--- Data ---
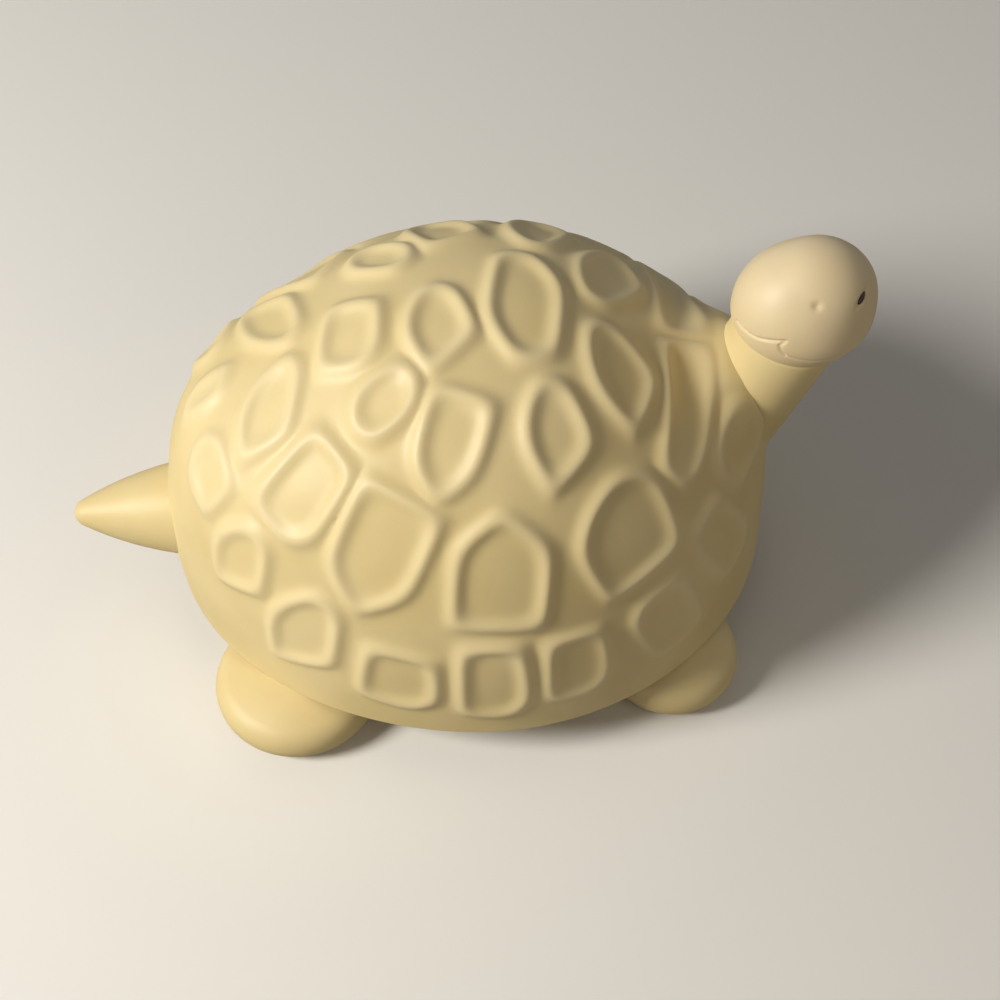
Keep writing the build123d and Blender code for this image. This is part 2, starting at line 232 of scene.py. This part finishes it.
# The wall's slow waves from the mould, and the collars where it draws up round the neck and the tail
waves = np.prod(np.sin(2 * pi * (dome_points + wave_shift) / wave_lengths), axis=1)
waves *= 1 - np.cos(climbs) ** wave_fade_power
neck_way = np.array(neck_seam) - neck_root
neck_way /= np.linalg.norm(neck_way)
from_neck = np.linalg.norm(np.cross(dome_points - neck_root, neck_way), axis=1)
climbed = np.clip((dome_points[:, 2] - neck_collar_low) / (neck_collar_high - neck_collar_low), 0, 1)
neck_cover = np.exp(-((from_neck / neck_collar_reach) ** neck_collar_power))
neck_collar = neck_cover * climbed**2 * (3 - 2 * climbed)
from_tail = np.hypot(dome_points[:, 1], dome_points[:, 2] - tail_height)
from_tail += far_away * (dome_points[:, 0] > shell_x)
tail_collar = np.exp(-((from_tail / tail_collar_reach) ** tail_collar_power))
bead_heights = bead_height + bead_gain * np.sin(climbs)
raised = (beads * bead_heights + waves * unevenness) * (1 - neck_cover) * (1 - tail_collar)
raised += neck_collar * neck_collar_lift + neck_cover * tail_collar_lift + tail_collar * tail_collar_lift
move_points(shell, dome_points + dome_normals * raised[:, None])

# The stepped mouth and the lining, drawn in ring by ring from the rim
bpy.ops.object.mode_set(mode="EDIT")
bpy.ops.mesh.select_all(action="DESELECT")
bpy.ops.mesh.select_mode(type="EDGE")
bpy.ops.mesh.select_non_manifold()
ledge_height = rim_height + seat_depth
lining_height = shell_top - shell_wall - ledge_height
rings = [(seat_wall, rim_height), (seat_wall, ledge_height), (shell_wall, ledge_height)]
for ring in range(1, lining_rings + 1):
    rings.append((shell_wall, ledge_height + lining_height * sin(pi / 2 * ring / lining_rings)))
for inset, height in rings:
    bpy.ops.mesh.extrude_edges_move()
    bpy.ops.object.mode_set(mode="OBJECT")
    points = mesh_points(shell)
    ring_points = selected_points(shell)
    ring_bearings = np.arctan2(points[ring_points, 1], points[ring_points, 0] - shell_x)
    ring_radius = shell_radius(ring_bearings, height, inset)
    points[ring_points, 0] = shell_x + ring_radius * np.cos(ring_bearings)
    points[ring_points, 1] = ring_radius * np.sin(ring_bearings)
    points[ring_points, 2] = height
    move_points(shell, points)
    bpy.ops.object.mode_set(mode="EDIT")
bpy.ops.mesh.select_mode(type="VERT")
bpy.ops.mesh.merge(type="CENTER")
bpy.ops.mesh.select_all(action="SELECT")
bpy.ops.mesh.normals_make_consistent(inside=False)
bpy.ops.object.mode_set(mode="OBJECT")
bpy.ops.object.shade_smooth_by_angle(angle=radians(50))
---
Task description:
Copy the material above back out, exactly as written.

Output for this exercise:
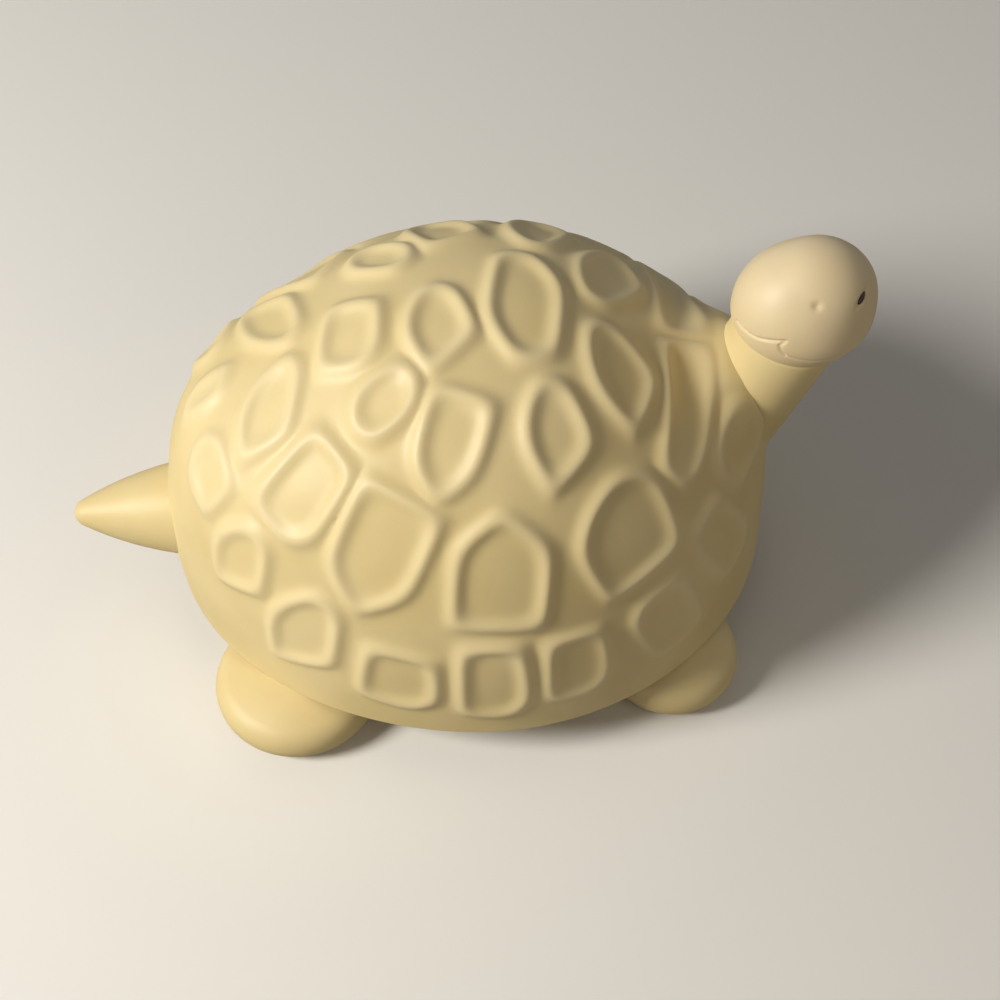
Keep writing the build123d and Blender code for this image. This is part 2, starting at line 232 of scene.py. This part finishes it.
# The wall's slow waves from the mould, and the collars where it draws up round the neck and the tail
waves = np.prod(np.sin(2 * pi * (dome_points + wave_shift) / wave_lengths), axis=1)
waves *= 1 - np.cos(climbs) ** wave_fade_power
neck_way = np.array(neck_seam) - neck_root
neck_way /= np.linalg.norm(neck_way)
from_neck = np.linalg.norm(np.cross(dome_points - neck_root, neck_way), axis=1)
climbed = np.clip((dome_points[:, 2] - neck_collar_low) / (neck_collar_high - neck_collar_low), 0, 1)
neck_cover = np.exp(-((from_neck / neck_collar_reach) ** neck_collar_power))
neck_collar = neck_cover * climbed**2 * (3 - 2 * climbed)
from_tail = np.hypot(dome_points[:, 1], dome_points[:, 2] - tail_height)
from_tail += far_away * (dome_points[:, 0] > shell_x)
tail_collar = np.exp(-((from_tail / tail_collar_reach) ** tail_collar_power))
bead_heights = bead_height + bead_gain * np.sin(climbs)
raised = (beads * bead_heights + waves * unevenness) * (1 - neck_cover) * (1 - tail_collar)
raised += neck_collar * neck_collar_lift + neck_cover * tail_collar_lift + tail_collar * tail_collar_lift
move_points(shell, dome_points + dome_normals * raised[:, None])

# The stepped mouth and the lining, drawn in ring by ring from the rim
bpy.ops.object.mode_set(mode="EDIT")
bpy.ops.mesh.select_all(action="DESELECT")
bpy.ops.mesh.select_mode(type="EDGE")
bpy.ops.mesh.select_non_manifold()
ledge_height = rim_height + seat_depth
lining_height = shell_top - shell_wall - ledge_height
rings = [(seat_wall, rim_height), (seat_wall, ledge_height), (shell_wall, ledge_height)]
for ring in range(1, lining_rings + 1):
    rings.append((shell_wall, ledge_height + lining_height * sin(pi / 2 * ring / lining_rings)))
for inset, height in rings:
    bpy.ops.mesh.extrude_edges_move()
    bpy.ops.object.mode_set(mode="OBJECT")
    points = mesh_points(shell)
    ring_points = selected_points(shell)
    ring_bearings = np.arctan2(points[ring_points, 1], points[ring_points, 0] - shell_x)
    ring_radius = shell_radius(ring_bearings, height, inset)
    points[ring_points, 0] = shell_x + ring_radius * np.cos(ring_bearings)
    points[ring_points, 1] = ring_radius * np.sin(ring_bearings)
    points[ring_points, 2] = height
    move_points(shell, points)
    bpy.ops.object.mode_set(mode="EDIT")
bpy.ops.mesh.select_mode(type="VERT")
bpy.ops.mesh.merge(type="CENTER")
bpy.ops.mesh.select_all(action="SELECT")
bpy.ops.mesh.normals_make_consistent(inside=False)
bpy.ops.object.mode_set(mode="OBJECT")
bpy.ops.object.shade_smooth_by_angle(angle=radians(50))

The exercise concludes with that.